Minako
Nishiyama’s installation of posters highlights the darker side of kawaii. Her posters
of cute fantasy girls, with an associated telephone number, recall the
telephone ‘dating’ clubs of the 1980s that were thought to encourage schoolgirl
prostitution. When Minako originally pasted these posters in the streets of
Japan the telephone number was linked to pink telephone booth in an associated
gallery so that the men phoning in became part of the installation.
Chika Ohgi’s ‘Transient
petals’ considers a more traditional side of kawaii that celebrates the small,
weak and transient. Her beautiful petals made of kozo paper are based on cherry
blossom and its short fleeting existence before the petals are blown away on
the wind.
Aya Kametani
notes that many small Japanese objects, such as bonsai trees, suggest that
there is a wider world hidden within them.
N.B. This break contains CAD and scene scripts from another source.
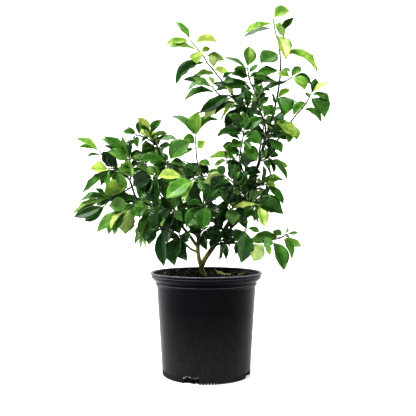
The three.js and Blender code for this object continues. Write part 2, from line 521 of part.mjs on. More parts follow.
function distances(points) {
  const reach = [0];
  for (let i = 1; i < points.length; i++) {
    reach.push(reach[i - 1] + points[i].distanceTo(points[i - 1]));
  }
  return reach;
}

// The point and the way ahead at a share of a route's length.
function along(points, share) {
  const reach = distances(points);
  const at = Math.min(share * reach.at(-1), reach.at(-1) - LEAF.rootInset);
  const i = Math.max(1, reach.findIndex((distance) => distance >= at));
  const ahead = points[i].clone().sub(points[i - 1]).normalize();
  return { point: points[i - 1].clone().addScaledVector(ahead, at - reach[i - 1]), ahead };
}

// Leaves

// The way from the plant's middle to a place, level with the ground.
function outwards(from) {
  return new THREE.Vector3(from.x, 0, 0).clampLength(0, 1);
}

// The upper face of a leaf whose shown width is given: towards the front, tipped to the sky by as
// much as makes a blade of its true width look that narrow.
function shownLeaf(base, tip, shown, bow) {
  const ahead = tip.clone().sub(base).normalize();
  const length = tip.distanceTo(base);
  const lean = Math.cos(THREE.MathUtils.degToRad(LEAF.lean));
  const widest = Math.abs(shown) * LEAF.fullness;
  const width = Math.max(widest / lean, LEAF.slim * length);
  const front = squareTo(FRONT, ahead).normalize().multiplyScalar(Math.sign(shown));
  const sky = ahead.clone().cross(front);
  if (sky.dot(UP.clone().addScaledVector(outwards(base), LEAF.outward)) < 0) sky.negate();
  const share = widest / width;
  const face = front.multiplyScalar(share).addScaledVector(sky, Math.sqrt(1 - share * share));
  return { base, tip, width, face, bow };
}

// A leaf of the plant's back: set round the twig by a steady turn, its face to the sky and outwards.
function backLeaf(points, index, count, draw) {
  const { point, ahead } = along(points, (index + 1) / count);
  const across = ahead.clone().cross(UP).normalize();
  const above = across.clone().cross(ahead);
  const angle = index * BACK_LEAF.turn + draw() * BACK_LEAF.stray;
  const length = THREE.MathUtils.lerp(BACK_LEAF.shortest, BACK_LEAF.longest, draw());
  const way = ahead.clone().multiplyScalar(BACK_LEAF.ahead)
    .addScaledVector(across, Math.cos(angle))
    .addScaledVector(above, Math.sin(angle))
    .addScaledVector(UP, -BACK_LEAF.droop)
    .normalize();
  const tip = point.clone().addScaledVector(way, length);
  const face = squareTo(new THREE.Vector3(point.x, point.y, BACK_LEAF.faceHeight), way).normalize();
  return { base: point, tip, width: BACK_LEAF.width * length, face };
}

// The outlines of a leaf from its root to its tip: a slim petiole, then a folded, arched blade with
// a waved edge. Each outline runs midrib, right edge, underside, left edge.
function leafOutlines({ base, tip, width, face, bow = LEAF.bow }, margin = 0) {
  const length = tip.distanceTo(base);
  const ahead = tip.clone().sub(base).divideScalar(length);
  const side = ahead.clone().cross(face);
  const sag = outwards(base).add(FRONT).multiplyScalar(LEAF.sag);
  const rise = squareTo(UP.clone().add(sag), ahead);
  const petiole = Math.min(LEAF.petiole, LEAF.longestPetiole / length);
  const outline = (share, half, thick, edge) => {
    const centre = base.clone()
      .addScaledVector(ahead, share * length)
      .addScaledVector(rise, bow * length * 4 * share * (1 - share));
    const folded = thick < half ? half * LEAF.fold : 0;
    const corner = (across, up) => centre.clone().addScaledVector(side, across).addScaledVector(face, up);
    return [
      corner(0, thick),
      corner(half, folded + edge),
      corner(0, -thick),
      corner(-half, folded - edge),
    ];
  };
  const stations = length < LEAF.short ? SHORT_BLADE : LONG_BLADE;
  const blade = stations.map(([share, half], i) => {
    const wave = LEAF.wave * (i % 2 ? 1 : -1);
    const place = petiole + (1 - petiole) * share;
    return outline(place, (half * width) / 2 + margin, LEAF.thick / 2 + margin, wave);
  });
  const stalk = LEAF.petioleHalf + margin;
  const lastMidrib = blade.at(-1)[0].clone().lerp(blade.at(-1)[2], 0.5);
  const pastTip = tip.clone().sub(lastMidrib).setLength(margin);
  return {
    root: keeled(outline(0, stalk, stalk, 0)),
    neck: keeled(outline(petiole, stalk, stalk, 0)),
    blade,
    tip: [tip.clone().add(pastTip)],
  };
}

// A petiole's outline with three corners: the midrib's one falls in with the left one.
function keeled([, right, underside, left]) {
  return [left, right, underside, left];
}

function leafSolid(leaf, margin) {
  const { root, neck, blade, tip } = leafOutlines(leaf, margin);
  return loft([root, neck, ...blade, tip]);
}

function bladeWithMargin(leaf) {
  const { neck, blade, tip } = leafOutlines(leaf, LEAF.margin);
  return loft([neck, ...blade, tip]);
}

// The plant, stem by stem

const grown = []; // what has grown so far: { owner, solid, box }

function boxOf(solid) {
  const { min, max } = solid.boundingBox();
  return new THREE.Box3(new THREE.Vector3(...min), new THREE.Vector3(...max));
}

function grow(owner, solid) {
  grown.push({ owner, solid, box: boxOf(solid) });
  return solid;
}

function meets(solid, owners) {
  const box = boxOf(solid);
  return grown.some((other) => owners(other.owner) && other.box.intersectsBox(box)
    && !other.solid.intersect(solid).isEmpty());
}

// The leaf as it is, or with its tip swung forward or back until its blade is clear of what has
// grown: of everything if that can be, and otherwise of the other stems.
function cleared(leaf, twig, name) {
  const tests = [(owner) => owner !== twig, (owner) => owner !== twig && owner.name !== name];
  for (const owners of tests) {
    for (const swing of SWINGS) {
      const swung = leaf(swing);
      if (!meets(bladeWithMargin(swung), owners)) return swung;
    }
  }
  return null;
}

function leavesOf(twig, draw) {
  const shown = twig.leaves.map(([share, x, z, depth, width, , bow]) => {
    const { point } = along(twig.points, share);
    return (swing) => shownLeaf(point, place([x, z, point.y + depth + swing]), width, bow);
  });
  const behind = Array.from({ length: twig.back ?? 0 }, (_, index) => {
    const leaf = backLeaf(twig.points, index, twig.back, draw);
    return (swing) => ({ ...leaf, tip: leaf.tip.clone().addScaledVector(FRONT, -swing) });
  });
  return [...shown, ...behind];
}

function growPlant() {
  const limbs = LIMBS.map((limb) => ({ sides: LIMB_SIDES, ...limb, points: limb.route.map(placeOnRoute) }));
  const wood = limbs.map((limb) => grow({ name: "trunk" }, stem(limb)));
  const clearance = limbs.map((limb) => stem(limb, GAP)).reduce((all, limb) => all.add(limb));
  const stems = Object.entries(STEMS).map(([name, twigs]) => ({
    name,
    twigs: twigs.map((twig) => ({ leaves: [], ...twig, name, points: twig.route.map(placeOnRoute) })),
  }));
  for (const { twigs } of stems) {
    for (const twig of twigs) twig.solid = grow(twig, stem(twig));
  }
  const draw = seededDraw(SEED);
  for (const { name, twigs } of stems) {
    for (const twig of twigs) {
      for (const leaf of leavesOf(twig, draw)) {
        const clear = cleared(leaf, twig, name);
        if (clear) twig.solid = twig.solid.add(grow({ name }, leafSolid(clear)));
      }
    }
  }
  return { trunk: wood.reduce((all, limb) => all.add(limb)), clearance, stems };
}

// A leafy stem as one solid, cut clear of the limb that it grows from.
function leafyStem({ twigs }, clearance) {
  const whole = twigs.map((twig) => twig.solid).reduce((all, twig) => all.add(twig));
  return withoutScraps(whole.subtract(clearance));
}

// A cut solid without the loose scraps that the cut leaves.
function withoutScraps(solid) {
  const larger = (one, other) => (one.volume() > other.volume() ? one : other);
  return solid.decompose().reduce(larger);
}

// Pot, soil and litter

function potProfile() {
  const { height, lip, neck, foot, wall, floor } = POT;
  const { ledge, ledgeStep, edge, groove, grooveAt, inner } = RIM;
  const body = neck - ledgeStep;
  return [
    [0, 0], [foot - edge, 0], [foot, edge], [body, ledge - edge], [neck + ledgeStep, ledge],
    [neck + ledgeStep, ledge + edge], [neck, ledge + 2 * edge], [FLARE.start, FLARE.startAt],
    [FLARE.end, FLARE.endAt], [FLARE.end, grooveAt - edge], [groove, grooveAt],
    [lip, grooveAt + edge], [lip, height - edge], [lip - edge, height],
    [inner + edge, height], [inner, height - 2 * edge], [inner, FLARE.endAt + edge],
    [FLARE.start - wall, FLARE.startAt + wall], [neck - wall, ledge + 3 * edge],
    [neck - wall, ledge + edge], [body - wall, ledge - edge],
    [foot - wall, floor + edge], [foot - wall - edge, floor], [0, floor],
  ].map(([radius, z]) => new THREE.Vector2(radius, z));
}

// A lathe about the plant's upright axis.
function turned(profile, facets) {
  return new THREE.LatheGeometry(profile, facets).rotateX(Math.PI / 2);
}

function pot() {
  let shell = solidOf(turned(potProfile(), POT.facets));
  for (let i = 0; i < NOTCH.count; i++) {
    const opening = new THREE.BoxGeometry(NOTCH.width, NOTCH.depth, 2 * NOTCH.height)
      .translate(0, -POT.foot, 0)
      .rotateZ(THREE.MathUtils.degToRad(NOTCH.first + (i * 360) / NOTCH.count));
    shell = shell.subtract(solidOf(opening));
  }
  return shell;
}

// Height of the soil: gently rippled, heaped at the back left, level at the pot's wall.
function soilLevel(x, y, edge) {
  const fromHeap = Math.hypot(x - HEAP.at[0], y - HEAP.at[1]) / HEAP.spread;
  const ripple = RIPPLE.height * Math.sin(x / RIPPLE.alongX) * Math.cos(y / RIPPLE.alongY);
  return SOIL.level + (HEAP.height * Math.exp(-fromHeap * fromHeap) + ripple) * (1 - edge ** 4);
}

function soilBlock() {
  const bottom = POT.foot - POT.wall - RIM.edge - SOIL.wallGap;
  const body = POT.neck - RIM.ledgeStep - POT.wall - SOIL.wallGap;
  const base = POT.floor + GAP;
  const flare = FLARE.start - POT.wall - SOIL.flareGap;
  const top = RIM.inner - 2 * SOIL.flareGap;
  const side = [[0, base], [bottom, base], [body, RIM.ledge - RIM.edge],
    [body, FLARE.startAt - 2 * RIM.edge], [flare, FLARE.startAt + POT.wall + SOIL.flareGap / 2],
    [top, SOIL.level]];
  const radii = Array.from({ length: SOIL.rings }, (_, i) => top * (1 - (i + 1) / SOIL.rings));
  const profile = [...side, ...radii.map((radius) => [radius, SOIL.level])]
    .map(([radius, z]) => new THREE.Vector2(radius, z));
  const geometry = turned(profile, SOIL.facets);
  const { position } = geometry.attributes;
  for (let i = 0; i < position.count; i++) {
    if (position.getZ(i) < SOIL.level - GAP) continue;
    const x = position.getX(i);
    const y = position.getY(i);
    position.setZ(i, soilLevel(x, y, Math.hypot(x, y) / top));
  }
  return solidOf(geometry);
}

function trunkHole() {
  const [x, , y] = LIMBS[0].route[0];
  const across = TRUNK.diameter + 2 * SOIL.footGap;
  const points = [TRUNK.buriedTo - GAP, POT.height].map((z) => new THREE.Vector3(x, y, z));
  return stem({ points, girth: [across, across], sides: TRUNK.sides });
}

// A split bark chip, widest in the middle.
function chip({ at, size, turn, tip }, margin = 0) {
  const [length, width, thick] = size.map((extent) => extent + 2 * margin);
  const end = (where, share) => [[1, 1], [-1, 1], [-1, -1], [1, -1]].map(([across, up]) =>
    new THREE.Vector3(where, (across * width * share) / 2, (up * thick * share) / 2));
  const block = loft([end(-length / 2, CHIP_TAPER), end(0, 1), end(length / 2, CHIP_TAPER)]);
  return block.rotate([0, -tip, turn]).translate(at);
}

function fallenLeaf(margin = 0) {
  const base = new THREE.Vector3(...FALLEN_LEAF.base);
  const tip = new THREE.Vector3(...FALLEN_LEAF.tip);
  const ahead = tip.clone().sub(base).normalize();
  const face = squareTo(new THREE.Vector3(...FALLEN_LEAF.face), ahead).normalize();
  return leafSolid({ base, tip, face, width: FALLEN_LEAF.width, bow: FALLEN_LEAF.bow }, margin);
}

function mesh(name, solid, look) {
  const material = new THREE.MeshStandardMaterial({ ...look, metalness: 0 });
  const piece = new THREE.Mesh(geometryOf(solid), material);
  piece.name = name;
  return piece;
}

// A stem's green: the mean of its leaves.
function leafLook(twigs) {
  const ages = twigs.flatMap((twig) => twig.leaves.map((leaf) => leaf[5]));
  const mean = ages.reduce((sum, age) => sum + age, 0) / Math.max(1, ages.length);
  const color = new THREE.Color(LEAF_GREENS.shade).lerp(new THREE.Color(LEAF_GREENS.young), mean);
  return { color, roughness: LEAF_GREENS.roughness };
}

const group = new THREE.Group();
const { trunk, clearance, stems } = growPlant();
let soil = soilBlock().subtract(trunkHole()).subtract(fallenLeaf(2 * GAP));
for (const bark of CHIPS) soil = soil.subtract(chip(bark, GAP));

group.add(mesh("pot", pot(), LOOKS.pot));
group.add(mesh("soil", withoutScraps(soil), LOOKS.soil));
group.add(mesh("trunk", trunk, LOOKS.bark));
for (const leafy of stems) {
  group.add(mesh(`stem_${leafy.name}`, leafyStem(leafy, clearance), leafLook(leafy.twigs)));
}
for (const [i, bark] of CHIPS.entries()) {
  group.add(mesh(`bark_chip_${i + 1}`, chip(bark), LOOKS.chip));
}
group.add(mesh("fallen_leaf", fallenLeaf(), LOOKS.fallen));

export default group;
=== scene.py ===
"""A young lemon tree in a black nursery pot, dressed for its photograph.

Metres, +Z up, front towards -Y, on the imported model's own frame.
"""

import math
import random
from functools import partial

import bmesh
import bpy
from mathutils import Matrix, Vector, kdtree


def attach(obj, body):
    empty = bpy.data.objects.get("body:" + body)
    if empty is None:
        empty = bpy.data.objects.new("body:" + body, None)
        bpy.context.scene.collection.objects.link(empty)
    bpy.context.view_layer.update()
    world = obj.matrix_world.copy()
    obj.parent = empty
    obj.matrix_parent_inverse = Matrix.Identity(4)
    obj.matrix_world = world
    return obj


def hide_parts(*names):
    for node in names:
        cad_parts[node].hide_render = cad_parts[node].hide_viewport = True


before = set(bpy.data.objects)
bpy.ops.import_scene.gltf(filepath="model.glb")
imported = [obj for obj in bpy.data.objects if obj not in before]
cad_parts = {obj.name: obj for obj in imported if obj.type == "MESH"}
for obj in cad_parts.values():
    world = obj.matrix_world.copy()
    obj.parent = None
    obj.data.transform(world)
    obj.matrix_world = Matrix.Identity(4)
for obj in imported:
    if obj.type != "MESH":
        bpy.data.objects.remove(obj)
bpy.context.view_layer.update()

# ---- The nursery pot ----
# About 2 mm of black polyethylene, injection moulded in one shot: a rolled lip, a stacking ledge under
# it, a fluted foot that stands on the ends of its flutes, and drainage openings broken out of the corner.

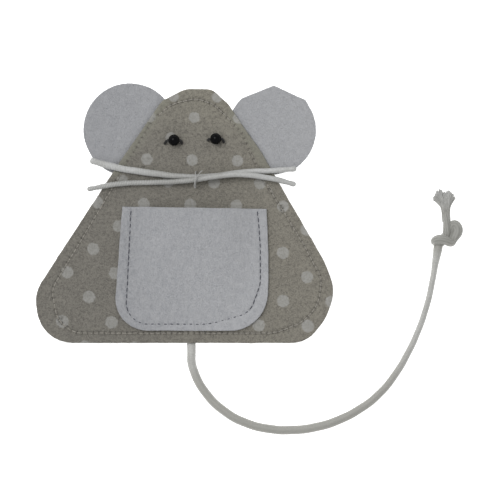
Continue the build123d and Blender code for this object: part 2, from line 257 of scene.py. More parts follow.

She has used this fantasy idea to
produce worlds embedded on the backs of rams where you can see tiny people and
even the microclimate they shelter beneath.
These few
examples show that Kawaii contains a host of complementing yet often
contradictory ideas. The exhibition shows the work of 16 artists and runs until
11 December at the James Hockey Gallery, Farnham, and will move to the Rugby
Art Gallery and Museum in 2016. It is well worth a visit.